AURORA, Colo. – The Colorado School of Public Health announced Wednesday that it will receive $100,000 for an innovative new vaccine program through Grand Challenges Explorations, created by the Bill & Melinda Gates Foundation, to enable individuals worldwide to test unorthodox ideas that address persistent health and development challenges.

Edwin Asturias, MD, assistant professor of pediatrics and director for Latin America at the Center for Global Health, part of the Colorado School of Public Health,  is the principal investigator on the project entitled, `Short Messaging Service (SMS) Mobile Technology for Vaccine Coverage and Acceptance in Guatemala.’

Grand Challenges Exploration funds scientists, researchers and entrepreneurs to explore ideas that can solve global health and developmental challenges. Asturias’s project is one of six Grand Challenge Explorations II grants announced today.
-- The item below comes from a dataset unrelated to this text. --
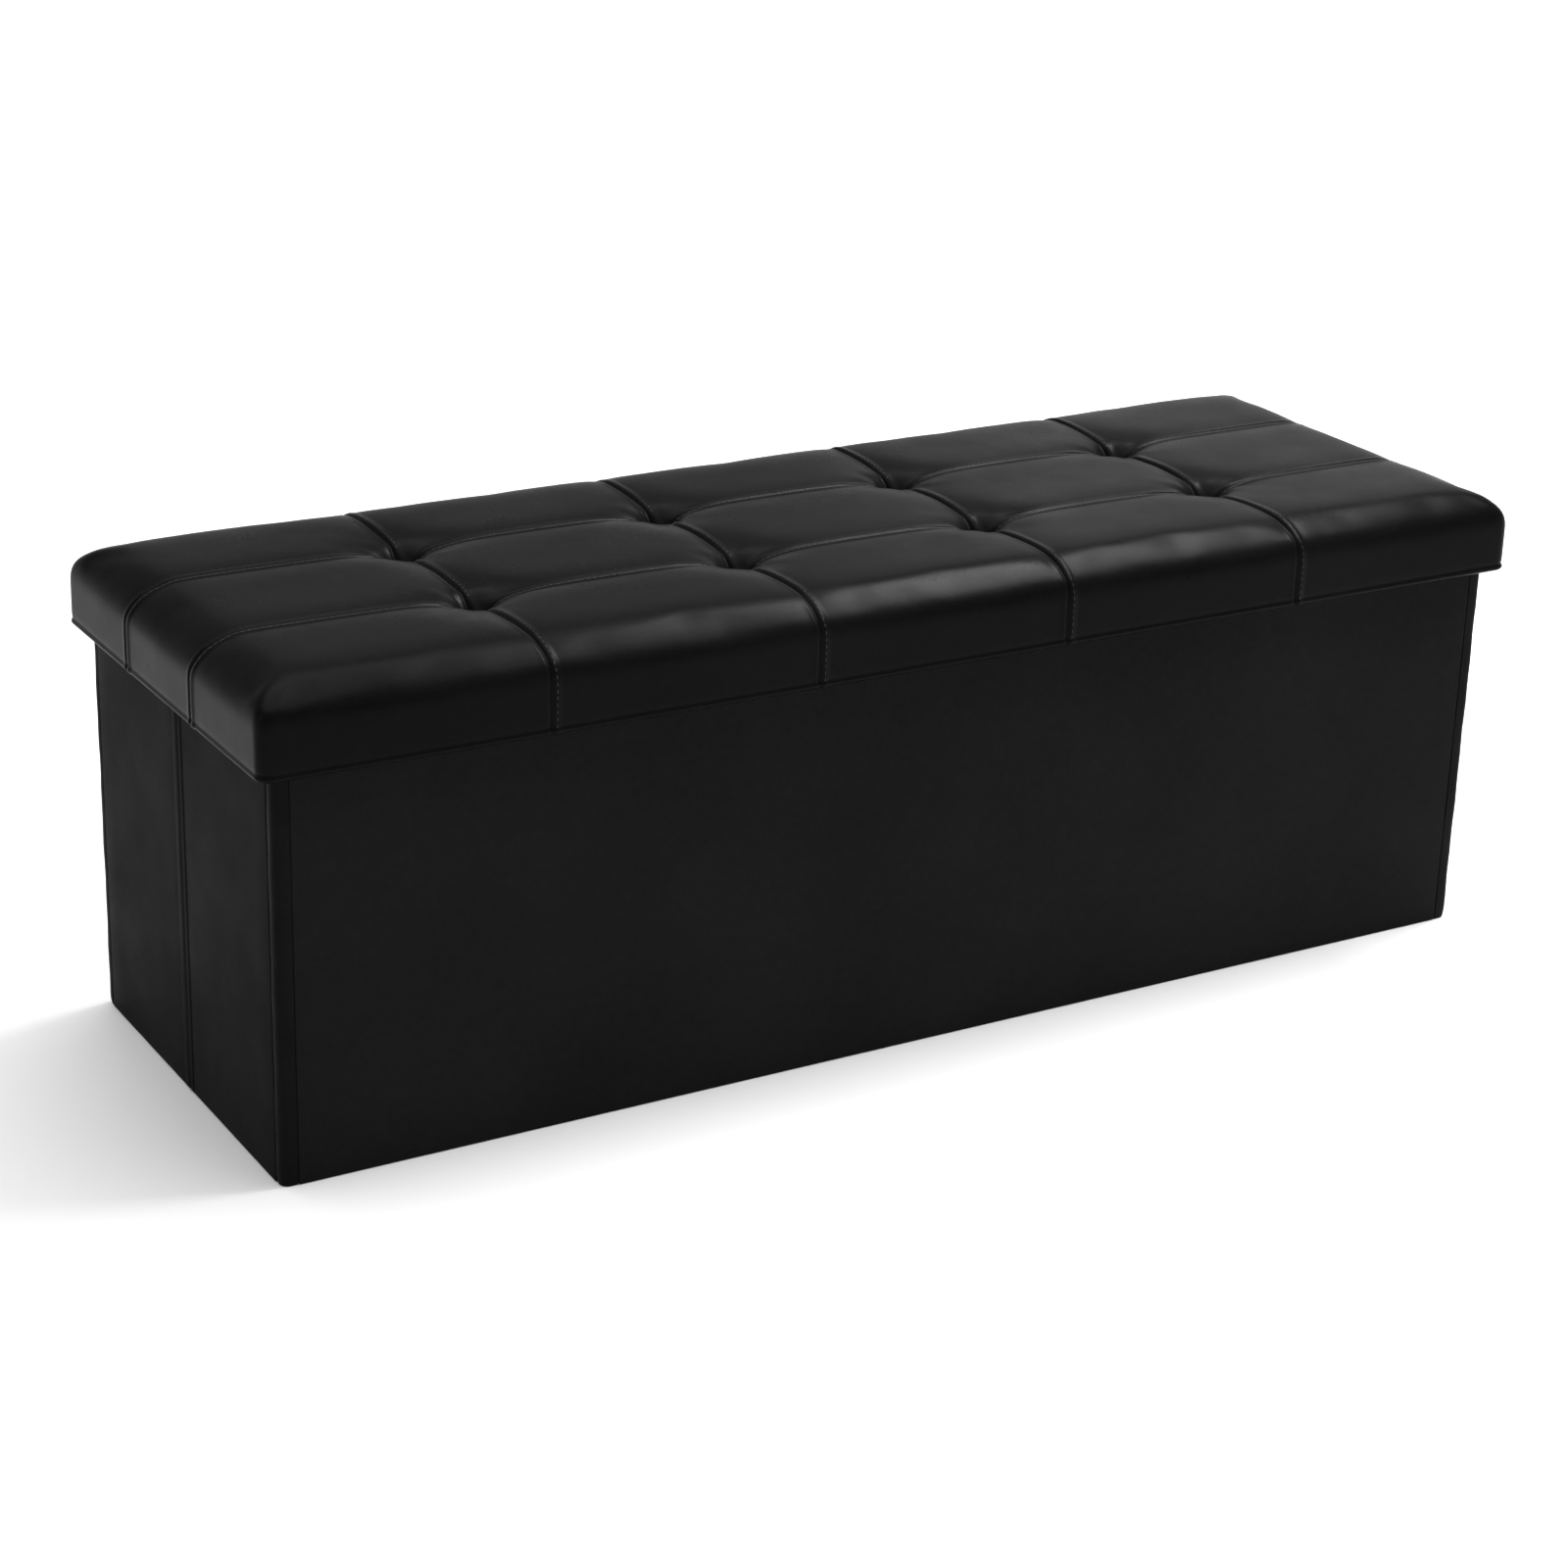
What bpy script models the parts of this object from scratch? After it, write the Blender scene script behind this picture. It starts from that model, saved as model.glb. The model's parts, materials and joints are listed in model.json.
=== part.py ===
"""Folding storage ottoman: a tufted lift-off lid on a box of upholstered boards.

Metres, +Z up. The origin is on the floor under the middle of the lid. X runs along the
length and the front wall faces -Y. The end walls are split in the middle, so that they
fold in between the front and rear walls, and the base is two leaves that fold up.
"""
import math

import bmesh
import bpy

# Overall size of the closed ottoman
LENGTH = 1.100
DEPTH = 0.380
HEIGHT = 0.380

# Where neighbouring pieces stop short of each other
GAP = 0.0003

# Wall panels: leatherette outside, board, lining inside
OVERHANG = 0.013
WALL_THICKNESS = 0.011
WALL_TOP = 0.3415
WALL_SKIN = 0.0010
LINING = 0.0010
SPINE_WIDTH = 0.013
SPINE_RADIUS = 0.006
PANEL_CLEARANCE = 0.0005

# Fold lines: each pivot lies a little off the faces that it joins
CORNER_PIVOT_OFFSET = 0.0035
CENTRE_PIVOT_OFFSET = 0.0012
CORNER_HINGE_RADIUS = 0.0022
CENTRE_HINGE_RADIUS = 0.0008
CORNER_HINGE_SPAN = (0.012, 0.335)
CENTRE_HINGE_SPAN = (0.004, 0.310)

# Folding base
BASE_BOTTOM = 0.0005
BASE_BOARD = 0.0030
BASE_COVER = 0.0008
GUSSET_CLEARANCE = 0.0008
TAB_LENGTH = 0.090
TAB_WIDTH = 0.025
TAB_THICKNESS = 0.0012
TAB_FROM_CENTRE = 0.0275

# Lid
LID_BOTTOM = 0.315
LID_SKIN = 0.0012
LID_CORNER_RADIUS = 0.009
LID_TOP_RADIUS = 0.0085
RIM_THICKNESS = 0.0085
LID_LINING = 0.0009
ANCHOR_THICKNESS = 0.0012
ANCHOR_RADIUS = 0.009
LID_BOARD = 0.008
TIE_RADIUS = 0.0012
TIE_HOLE_RADIUS = 0.0020
TIE_TOP = 0.360
COLUMNS = 5
ROWS = 3

# Worked out from the sizes above
BOX_X = LENGTH / 2 - OVERHANG
BOX_Y = DEPTH / 2 - OVERHANG
INNER_X = BOX_X - WALL_THICKNESS
INNER_Y = BOX_Y - WALL_THICKNESS
CORNER_X = INNER_X - CORNER_PIVOT_OFFSET
CORNER_Y = INNER_Y - CORNER_PIVOT_OFFSET
CENTRE_X = BOX_X + CENTRE_PIVOT_OFFSET
BASE_COVER_BOTTOM = BASE_BOTTOM + BASE_BOARD + GAP
TAB_BOTTOM = BASE_COVER_BOTTOM + BASE_COVER + GAP
BASE_PIVOT_Y = INNER_Y - GAP
BASE_PIVOT_Z = TAB_BOTTOM + TAB_THICKNESS + GAP
LID_LINING_BOTTOM = WALL_TOP + GAP
ANCHOR_BOTTOM = LID_LINING_BOTTOM + LID_LINING + GAP
LID_BOARD_BOTTOM = ANCHOR_BOTTOM + ANCHOR_THICKNESS + GAP
FOAM_BOTTOM = LID_BOARD_BOTTOM + LID_BOARD + GAP
LID_CORE_INSET = LID_SKIN + GAP
RIM_INSET = LID_CORE_INSET + RIM_THICKNESS

COLLECTION_NAME = "folding_storage_ottoman"


def clear_scene():
    for obj in list(bpy.data.objects):
        bpy.data.objects.remove(obj, do_unlink=True)


def new_collection(name):
    collection = bpy.data.collections.new(name)
    bpy.context.scene.collection.children.link(collection)
    return collection


def new_material(name, colour, roughness, metallic=0.0):
    material = bpy.data.materials.new(name)
    material.use_nodes = True
    shader = material.node_tree.nodes["Principled BSDF"]
    shader.inputs["Base Color"].default_value = (*colour, 1.0)
    shader.inputs["Roughness"].default_value = roughness
    shader.inputs["Metallic"].default_value = metallic
    return material


def leatherette(name):
    return new_material(name, (0.010, 0.010, 0.011), 0.42)


def nonwoven(name):
    return new_material(name, (0.022, 0.022, 0.024), 0.95)


def fibreboard(name):
    return new_material(name, (0.33, 0.22, 0.12), 0.85)


def polyfoam(name):
    return new_material(name, (0.80, 0.76, 0.62), 0.95)


def twine(name):
    return new_material(name, (0.045, 0.045, 0.048), 0.80)


def black_plastic(name):
    return new_material(name, (0.020, 0.020, 0.022), 0.50)


clear_scene()
parts = new_collection(COLLECTION_NAME)
cutters = new_collection("cutters")


class Body:
    """A rigid group of pieces on an empty that stands on the group's joint axis."""

    def __init__(self, name, pivot, parent=None):
        self.pivot = pivot
        self.empty = bpy.data.objects.new("pivot_" + name, None)
        parts.objects.link(self.empty)
        if parent is None:
            self.empty.location = pivot
        else:
            self.empty.parent = parent.empty
            self.empty.location = [a - b for a, b in zip(pivot, parent.pivot)]

    def take(self, obj, place, material):
        obj.parent = self.empty
        obj.location = [a - b for a, b in zip(place, self.pivot)]
        obj.data.materials.append(material(obj.name))
        parts.objects.link(obj)
        return obj


def middle(low, high):
    return [(a + b) / 2 for a, b in zip(low, high)]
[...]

“Grand Challenges Explorations encourages individuals worldwide to expand the pipeline of ideas where creative, unorthodox thinking is most urgently needed,” said Chris Wilson, director of Global Health Discovery and Translational Sciences at the Bill & Melinda Gates Foundation.  “We’re excited to provide additional funding for select grantees so that they can continue to advance their idea towards global impact.”

Applications for the current round, Grand Challenges Explorations Round 9, will be accepted through May 15, 2012.

The Colorado School of Public Health’s project aims to improve immunization rates in Guatemala by testing a new mobile phone system that sends periodic text reminders to mothers or custodians of infants when it’s time for their vaccinations.

Immunization rates in many parts of Guatemala are below the acceptable 80 percent reported at the national level for DPT3 (diphtheria, pertussis, tetanus) and measles vaccine. Many babies do not get immunized on time and completion of the recommended series of inoculations does not reach 70 percent of eligible infants by the time they are a year old. One major reason for this is a lack of reminders.

Yet despite being a largely low-income country, there are at least 15 million mobile phones for a population of 14 million. Four of out of five Guatemalan families have cell phones. Asturias hopes to tap into this communications infrastructure as a way to reach millions of people and boost immunization rates. His project would allow health care workers to enter a child’s immunization record into a cloud-based information system augmented by text alerts going out to parents and caretakers to bring their children in for scheduled vaccines. They would also be regularly texted and asked if there were adverse reactions to the vaccinations.

Asturias said the time was right to use the latest communications technology to promote worldwide public health.

“Vaccines are among the most successful, preventive technologies of our time, saving the lives of millions of children every year,” he said. “So how we reach every child and sustain confidence in vaccines is of paramount importance. Using emergent mobile technology in developing countries may allow us to reach many more children and increase critical interaction between health care workers and families.”